Der Betroffene hat dadurch, dass er zunächst vor der Lichtzeichenanlage ordnungsgemäß anhielt, gezeigt, dass er sich rechtstreu verhalten wollte. Es ist durchaus nachvollziehbar, dass er aus einer kurzzeitigen Unaufmerksamkeit heraus in den frühen Morgenstunden auf die in gleicher Blickrichtung verlaufende Fußgängerampel, deren Lichtzeichen grün anzeigte, reagierte statt auf die für ihn geltende Ampel. Ohnehin ist nicht ganz einzusehen, weshalb für Autofahrer noch das rote Lichtzeichen gilt, während Fußgänger die Straße bereits queren dürfen. Hieraus ist indes keineswegs der Schluss zu ziehen, dass ein Autofahrer stets bereits eine Lichtzeichenanlage überfahren darf, sobald die entsprechende Fußgängerampel grün zeigt. Für diesen Verstoß verurteilte das Amtsgericht den Betroffenen zurecht zur Regelgeldbuße. Ebenfalls nachvollziehbar ist, dass die „Lichthupe“ des von hinten herannahenden Busses dieses Augenblicksversagen beim Betroffenen verursacht hat. Er ging hierbei erkennbar davon aus, dass der Fahrer des Busses ihm mitteilen wollte, dass das Lichtzeichen bereits grün zeige. Selbstverständlich darf sich ein Verkehrsteilnehmer nicht auf einen solchen „Hinweis“ verlassen. Dennoch mindert dieser plausible Vorgang den Handlungsunwert beim Verstoß des Betroffenen.
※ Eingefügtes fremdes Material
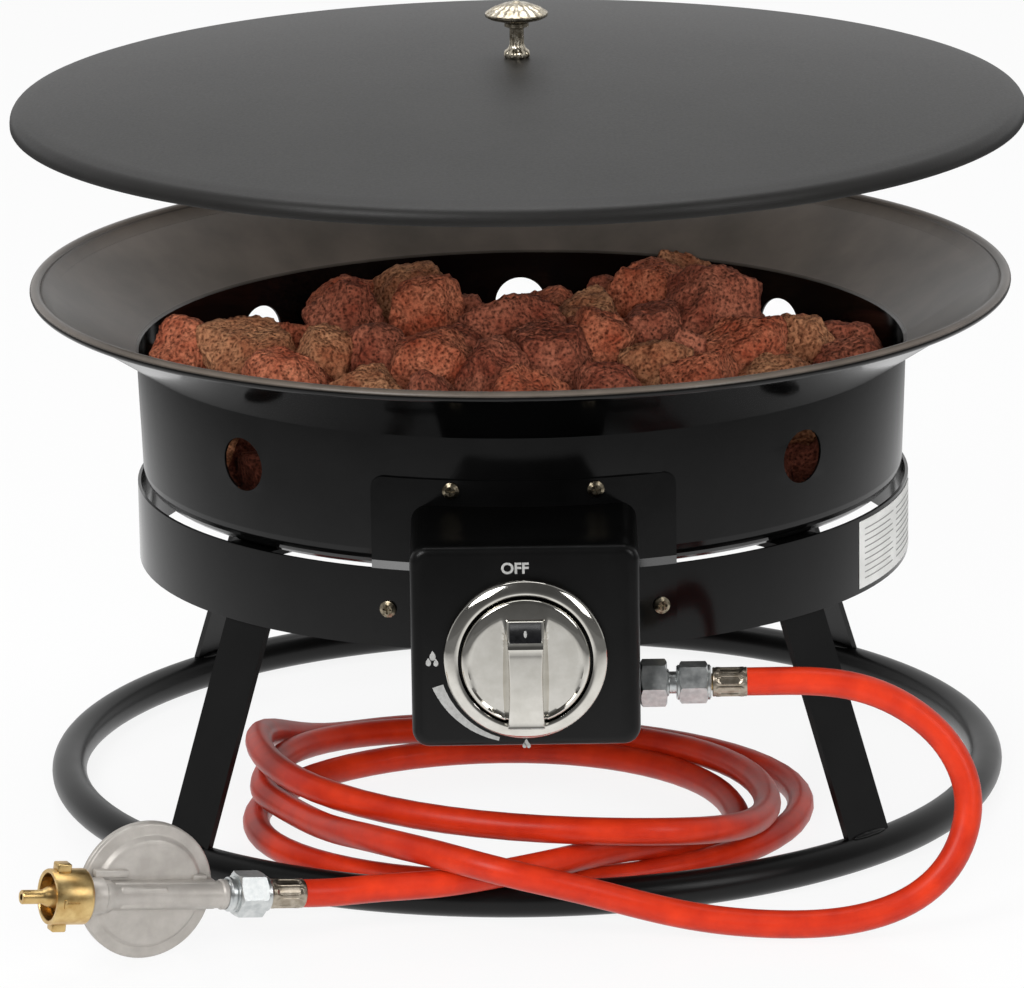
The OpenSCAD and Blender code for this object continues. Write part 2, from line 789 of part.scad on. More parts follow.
module venturi_tube() {
    cone_l = 20;
    cone_y = -burner_r - burner_tube_r - 40;
    color("#8f9194")
    translate([0, 0, feed_z])
    difference() {
        union() {
            translate([0, venturi_start_y, 0]) rotate([-90, 0, 0])
                cylinder(r = venturi_r, h = cone_y - venturi_start_y);
            translate([0, cone_y, 0]) rotate([-90, 0, 0])
                cylinder(r1 = venturi_r, r2 = venturi_neck_r, h = cone_l);
            translate([0, cone_y + cone_l, 0]) rotate([-90, 0, 0])
                cylinder(r = venturi_neck_r, h = 40);
        }
        translate([0, venturi_start_y - eps, 0]) rotate([-90, 0, 0])
            cylinder(r = venturi_r - venturi_wall, h = cone_y - venturi_start_y + eps);
        translate([0, cone_y - 0.01, 0]) rotate([-90, 0, 0])
            cylinder(r1 = venturi_r - venturi_wall, r2 = venturi_neck_r - venturi_wall, h = cone_l + 0.02);
        translate([0, cone_y + cone_l, 0]) rotate([-90, 0, 0])
            cylinder(r = venturi_neck_r - venturi_wall, h = 50);
        torus(burner_r, burner_tube_r + weld_gap);
        cylinder(r = burner_r, h = 40, center = true);
    }
}

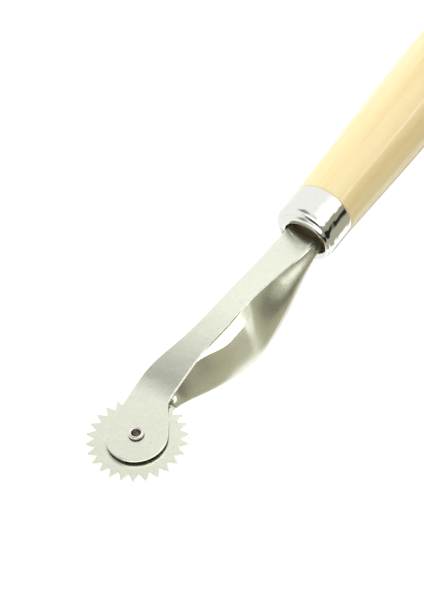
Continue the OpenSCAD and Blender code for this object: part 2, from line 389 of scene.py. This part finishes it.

cc) Überdies ist der Betroffene bislang straßenverkehrsrechtlich unbescholten. Zwar begründet dieser Umstand allein noch keinen Ausnahmefall. Im Zusammenspiel mit den oben dargestellten Umständen durfte das Amtsgericht aber auch diesen Umstand zur Begründung des Ausnahmefalls heranziehen.
III.
Nach alledem ist die Rechtsbeschwerde der Staatsanwaltschaft gegen das Urteil des Amtsgerichts Wiesbaden vom 01.11.2019 mangels Rechtsfehler zu verwerfen.
Die Kostenentscheidung beruht auf § 46 Abs. 1 OWiG, § 467 Abs. 1 StPO (vgl. KK-OWiG/Hadamitzky, 5. Aufl. 2018, § 79 Rn. 165).